The following table shows performance for each of these steps:
| Counting/Histogram of Random Data | 0.924 seconds |
| Permutation of Random Data | 1.1 seconds |
| Counting/Histogram of Presorted Data | 1.5 seconds |
| Permutation of Presorted Data | 1.2 seconds |
| Counting/Histogram of Constant Data | 1.6 seconds |
| Permutation of Constant Data | 2.1 seconds |
The above measurements are showing that something is going in the permutation code. There is some sort of sensitivity to certain data distributions, especially in the case of constant data, resulting in nearly 2X slow down. The Counting/Histogram part also slows down by over 50% for presorted and constant data cases.
The Problem Code
Interestingly, both the Counting/Histogram and permutation do a similar type of an operation:
array[index]++
In both cases, the index is the current digit of the key value. In both cases, a tight for loop is used to iterate over the array, calling “array[index]++” for every array element. For Counting/Histogram array elements are read, while for permutation, array elements are written.
When the input array consists of constant values, the index will be a constant value, which means that the same location within the array is being incremented. This created a loop dependency, where one increment operation must finish before another one can start.
What makes this even worse is that it is a memory operation – an element of an array is being incremented. When the index is constant (in the case of constant arrays), then the same array/memory location is being incremented, which is slower than if this was a register being incremented.
An Improvement
For permutation, a possible improvement is to put “array[index]” into a register and increment this register instead of incrementing a memory location whenever the index is constant. When the index is detected to not be constant, then update the “array[old_index]” from the register value and switch to the new “array[new_index]”.
For LSD Radix Sort this did not slow down the random and presorted data cases, but improved the case for constant arrays by over 4X, which made it be the fastest case instead of the slowest.
| Permutation of Random Data | 1.2 seconds |
| Permutation of Presorted Data | 1.3 seconds |
| Permutation of Constant Data | 0.5 seconds |
Improved Code
The following two code snippets are the before and after code – the permute part of the LSD Radix Sort. The first snippet is the original code with the issue of incrementing “endOfBin[index]++” array/memory:
for (size_t _current = 0; _current <= last; _current++)
{
unsigned digit = (_input_array[_current] & bitMask) >> shiftRightAmount;
_output_array[endOfBin[digit]++] = _input_array[_current];
}
While the second snippet contains more lines of code, performing similarly for random and presorted distributions and 4X faster for the constant distribution:
unsigned prev_digit = (_input_array[0] >> shiftRightAmount) & bit_mask;
size_t index = endOfBin[prev_digit];
_output_array[index++] = _input_array[0];
for (size_t _current = 1; _current <= last; _current++)
{
unsigned digit = (_input_array[_current] >> shiftRightAmount) & bit_mask;
if (digit != prev_digit)
{
endOfBin[prev_digit] = index;
index = endOfBin[digit];
prev_digit = digit;
}
_output_array[index++] = _input_array[_current];
}
This code snippt uses “index” as a register which is incremented instead of incrementing an array/memory element, resulting in a speedup of the worst case while barely affecting other cases. The worst case being when all array elements are of constant value, which results in the “digit” being the same value, and incrementing the same array element – i.e. “endOfBin[same_digit]++”.

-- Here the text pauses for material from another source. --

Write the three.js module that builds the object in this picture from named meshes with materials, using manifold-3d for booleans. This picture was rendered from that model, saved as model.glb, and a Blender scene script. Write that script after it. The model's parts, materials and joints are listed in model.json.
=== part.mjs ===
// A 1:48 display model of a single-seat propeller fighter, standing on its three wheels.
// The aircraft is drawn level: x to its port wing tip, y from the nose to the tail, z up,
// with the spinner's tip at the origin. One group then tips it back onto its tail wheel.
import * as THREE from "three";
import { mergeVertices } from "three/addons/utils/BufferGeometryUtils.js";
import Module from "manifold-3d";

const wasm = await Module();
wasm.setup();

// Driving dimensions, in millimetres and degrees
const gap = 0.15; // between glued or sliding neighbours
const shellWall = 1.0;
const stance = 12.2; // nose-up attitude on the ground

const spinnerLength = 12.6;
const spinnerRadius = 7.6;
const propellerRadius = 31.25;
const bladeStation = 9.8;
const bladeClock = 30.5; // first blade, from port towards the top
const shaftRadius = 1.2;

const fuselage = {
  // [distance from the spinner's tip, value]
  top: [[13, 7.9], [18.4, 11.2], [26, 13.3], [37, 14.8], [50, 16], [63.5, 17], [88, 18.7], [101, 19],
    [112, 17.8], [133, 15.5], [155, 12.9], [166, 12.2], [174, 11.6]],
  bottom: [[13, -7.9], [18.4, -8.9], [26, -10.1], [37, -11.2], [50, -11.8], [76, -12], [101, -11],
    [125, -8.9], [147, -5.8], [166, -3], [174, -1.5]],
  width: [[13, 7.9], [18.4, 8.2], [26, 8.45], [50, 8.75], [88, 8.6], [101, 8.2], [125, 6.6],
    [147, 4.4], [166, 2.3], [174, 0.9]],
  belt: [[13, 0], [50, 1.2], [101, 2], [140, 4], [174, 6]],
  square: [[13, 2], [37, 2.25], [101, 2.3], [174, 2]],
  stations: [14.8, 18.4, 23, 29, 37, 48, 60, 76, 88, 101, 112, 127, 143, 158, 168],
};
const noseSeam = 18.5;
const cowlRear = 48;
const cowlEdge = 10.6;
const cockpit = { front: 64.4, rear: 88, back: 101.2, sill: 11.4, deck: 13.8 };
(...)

Also, an interesting observation about this optimization – the problem was not with system memory accesses, but with array/memory increment which should be in CPU cache. For constant arrays, system memory access is sequential for the source and destination array, which is optimal. However, “endOfBin[same_digit]++” is the performance bottleneck.
Another Case
In Counting/Histogram case, the input array is read and the count array is filled in using:
for (size_t _current = 0; _current <= last; _current++){ unsigned digit = (_input_array[_current] & bitMask) >> shiftRightAmount; count[digit]++;}
In this case, when the input array is filled with constant values, the same counting array location is incremented over and over. This is a loop dependency once again.

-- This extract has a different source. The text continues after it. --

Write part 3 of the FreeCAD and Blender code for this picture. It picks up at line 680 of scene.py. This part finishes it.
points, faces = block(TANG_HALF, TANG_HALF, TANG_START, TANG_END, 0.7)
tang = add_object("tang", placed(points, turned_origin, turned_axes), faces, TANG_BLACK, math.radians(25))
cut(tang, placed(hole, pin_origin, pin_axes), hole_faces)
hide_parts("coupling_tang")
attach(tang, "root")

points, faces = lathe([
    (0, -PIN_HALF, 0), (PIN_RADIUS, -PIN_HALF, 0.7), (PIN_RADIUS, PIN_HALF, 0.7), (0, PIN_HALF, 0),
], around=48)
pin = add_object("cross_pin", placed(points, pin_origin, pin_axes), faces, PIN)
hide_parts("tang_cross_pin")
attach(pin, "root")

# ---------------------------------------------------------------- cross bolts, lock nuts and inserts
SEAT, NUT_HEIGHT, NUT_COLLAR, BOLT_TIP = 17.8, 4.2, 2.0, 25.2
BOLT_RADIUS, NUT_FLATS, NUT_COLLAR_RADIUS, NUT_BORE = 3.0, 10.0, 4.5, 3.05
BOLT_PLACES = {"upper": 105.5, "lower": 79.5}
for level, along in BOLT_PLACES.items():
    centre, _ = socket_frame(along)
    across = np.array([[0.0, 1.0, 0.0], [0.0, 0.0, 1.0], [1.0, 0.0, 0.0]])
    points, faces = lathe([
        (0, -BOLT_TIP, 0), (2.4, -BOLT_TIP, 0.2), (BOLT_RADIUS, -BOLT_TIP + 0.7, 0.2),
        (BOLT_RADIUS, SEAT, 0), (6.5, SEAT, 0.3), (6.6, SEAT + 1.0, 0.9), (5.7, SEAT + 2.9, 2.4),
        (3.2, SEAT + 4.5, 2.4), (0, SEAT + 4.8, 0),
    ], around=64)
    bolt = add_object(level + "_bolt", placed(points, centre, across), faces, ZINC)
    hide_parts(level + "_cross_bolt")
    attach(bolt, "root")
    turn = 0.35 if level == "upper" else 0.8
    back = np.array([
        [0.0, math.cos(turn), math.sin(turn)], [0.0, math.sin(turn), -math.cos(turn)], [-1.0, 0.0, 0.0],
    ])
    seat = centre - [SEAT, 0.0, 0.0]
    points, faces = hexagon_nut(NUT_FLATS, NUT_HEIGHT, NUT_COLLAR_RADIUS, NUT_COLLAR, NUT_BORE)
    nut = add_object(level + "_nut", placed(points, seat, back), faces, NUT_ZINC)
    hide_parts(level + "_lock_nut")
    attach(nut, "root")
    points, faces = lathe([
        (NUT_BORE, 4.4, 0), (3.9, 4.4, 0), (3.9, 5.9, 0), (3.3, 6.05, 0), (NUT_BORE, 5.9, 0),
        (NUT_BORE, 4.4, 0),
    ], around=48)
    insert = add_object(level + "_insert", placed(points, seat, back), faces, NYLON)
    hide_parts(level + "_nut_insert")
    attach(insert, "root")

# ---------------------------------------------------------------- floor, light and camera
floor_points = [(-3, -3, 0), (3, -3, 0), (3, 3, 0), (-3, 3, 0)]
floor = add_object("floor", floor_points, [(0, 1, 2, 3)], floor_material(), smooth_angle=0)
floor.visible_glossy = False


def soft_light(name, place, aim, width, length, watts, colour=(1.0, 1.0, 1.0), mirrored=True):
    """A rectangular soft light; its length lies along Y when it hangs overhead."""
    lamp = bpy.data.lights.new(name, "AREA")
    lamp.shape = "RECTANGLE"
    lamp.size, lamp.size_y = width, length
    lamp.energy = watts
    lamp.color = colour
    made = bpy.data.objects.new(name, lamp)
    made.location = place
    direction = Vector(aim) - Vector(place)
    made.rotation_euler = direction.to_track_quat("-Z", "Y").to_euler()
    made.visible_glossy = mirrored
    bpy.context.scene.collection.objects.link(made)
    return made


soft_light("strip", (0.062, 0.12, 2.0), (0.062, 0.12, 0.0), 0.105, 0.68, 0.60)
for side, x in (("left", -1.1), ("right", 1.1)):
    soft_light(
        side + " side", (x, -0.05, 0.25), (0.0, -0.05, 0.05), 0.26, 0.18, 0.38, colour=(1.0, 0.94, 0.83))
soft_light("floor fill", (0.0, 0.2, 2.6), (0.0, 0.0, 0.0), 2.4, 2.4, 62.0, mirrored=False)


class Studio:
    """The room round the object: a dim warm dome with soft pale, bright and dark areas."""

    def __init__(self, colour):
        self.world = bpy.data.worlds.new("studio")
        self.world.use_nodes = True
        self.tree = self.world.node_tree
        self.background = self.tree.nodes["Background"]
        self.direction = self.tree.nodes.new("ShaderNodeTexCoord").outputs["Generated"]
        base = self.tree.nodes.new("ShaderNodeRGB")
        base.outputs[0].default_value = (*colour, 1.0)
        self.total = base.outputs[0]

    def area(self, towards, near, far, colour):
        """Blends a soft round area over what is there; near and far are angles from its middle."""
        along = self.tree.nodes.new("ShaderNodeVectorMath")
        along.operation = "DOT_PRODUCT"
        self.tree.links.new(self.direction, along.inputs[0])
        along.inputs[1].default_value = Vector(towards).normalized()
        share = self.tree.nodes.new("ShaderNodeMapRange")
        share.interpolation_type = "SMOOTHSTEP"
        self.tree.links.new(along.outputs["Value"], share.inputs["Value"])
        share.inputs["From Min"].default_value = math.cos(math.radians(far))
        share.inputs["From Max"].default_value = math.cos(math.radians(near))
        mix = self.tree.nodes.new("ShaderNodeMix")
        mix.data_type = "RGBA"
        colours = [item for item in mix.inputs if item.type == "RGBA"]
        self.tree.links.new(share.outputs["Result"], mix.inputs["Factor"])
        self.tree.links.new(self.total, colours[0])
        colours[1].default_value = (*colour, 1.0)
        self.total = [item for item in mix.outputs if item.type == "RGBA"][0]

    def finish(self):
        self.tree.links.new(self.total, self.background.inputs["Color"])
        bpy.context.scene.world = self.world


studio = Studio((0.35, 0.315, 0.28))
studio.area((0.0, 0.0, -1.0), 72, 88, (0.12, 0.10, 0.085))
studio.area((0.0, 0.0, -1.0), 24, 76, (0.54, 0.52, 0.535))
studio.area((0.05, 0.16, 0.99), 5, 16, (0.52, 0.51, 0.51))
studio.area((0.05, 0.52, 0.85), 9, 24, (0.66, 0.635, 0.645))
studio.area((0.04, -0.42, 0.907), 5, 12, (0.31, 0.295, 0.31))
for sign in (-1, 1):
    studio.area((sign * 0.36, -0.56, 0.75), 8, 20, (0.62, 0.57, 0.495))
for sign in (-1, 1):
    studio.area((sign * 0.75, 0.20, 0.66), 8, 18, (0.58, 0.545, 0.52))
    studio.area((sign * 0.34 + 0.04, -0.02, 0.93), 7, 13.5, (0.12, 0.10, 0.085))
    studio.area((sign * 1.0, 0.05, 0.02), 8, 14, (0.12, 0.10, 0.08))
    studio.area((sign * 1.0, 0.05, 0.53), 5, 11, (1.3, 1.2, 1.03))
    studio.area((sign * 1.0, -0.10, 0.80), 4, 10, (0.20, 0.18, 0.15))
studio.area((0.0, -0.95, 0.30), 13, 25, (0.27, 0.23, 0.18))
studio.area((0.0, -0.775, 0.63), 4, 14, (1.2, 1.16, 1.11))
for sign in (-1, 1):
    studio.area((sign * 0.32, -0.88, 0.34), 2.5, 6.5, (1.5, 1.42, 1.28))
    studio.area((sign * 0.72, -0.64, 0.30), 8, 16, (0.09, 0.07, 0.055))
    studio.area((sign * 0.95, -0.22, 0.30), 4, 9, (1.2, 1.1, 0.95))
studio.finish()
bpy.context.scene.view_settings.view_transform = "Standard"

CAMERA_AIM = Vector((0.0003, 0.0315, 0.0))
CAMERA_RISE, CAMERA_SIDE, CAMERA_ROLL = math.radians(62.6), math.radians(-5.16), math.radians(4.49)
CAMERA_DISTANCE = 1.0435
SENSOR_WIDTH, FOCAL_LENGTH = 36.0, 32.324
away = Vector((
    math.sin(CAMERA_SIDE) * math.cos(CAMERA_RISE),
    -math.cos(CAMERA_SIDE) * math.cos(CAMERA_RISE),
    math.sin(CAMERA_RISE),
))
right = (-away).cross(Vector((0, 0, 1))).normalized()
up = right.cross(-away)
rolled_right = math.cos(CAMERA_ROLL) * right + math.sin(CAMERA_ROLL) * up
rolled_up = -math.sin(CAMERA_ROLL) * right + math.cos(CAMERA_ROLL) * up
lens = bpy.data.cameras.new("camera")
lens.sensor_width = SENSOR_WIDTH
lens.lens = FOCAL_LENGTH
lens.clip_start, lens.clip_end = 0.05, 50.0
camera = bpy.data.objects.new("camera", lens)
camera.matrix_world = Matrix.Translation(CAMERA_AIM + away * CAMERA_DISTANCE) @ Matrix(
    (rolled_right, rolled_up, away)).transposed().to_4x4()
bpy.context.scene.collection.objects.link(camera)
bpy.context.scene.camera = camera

Removing the dependency is simpler in this case, by creating one or more copies of the counting array, alternating which of the counting arrays gets incremented. Once the input array has been completed, the multiple copies of the counting arrays are combined into a single counting array. For modern processors up to 4 copies of the count[] array produce a speedup.
Conclusion
Sometimes it’s worth bringing up performance of the worst case distribution while sacrificing performance of other distributions slightly to provide more consistent overall performance. Plus, when evaluating algorithms, the worst case performance is one of the crucial attributes.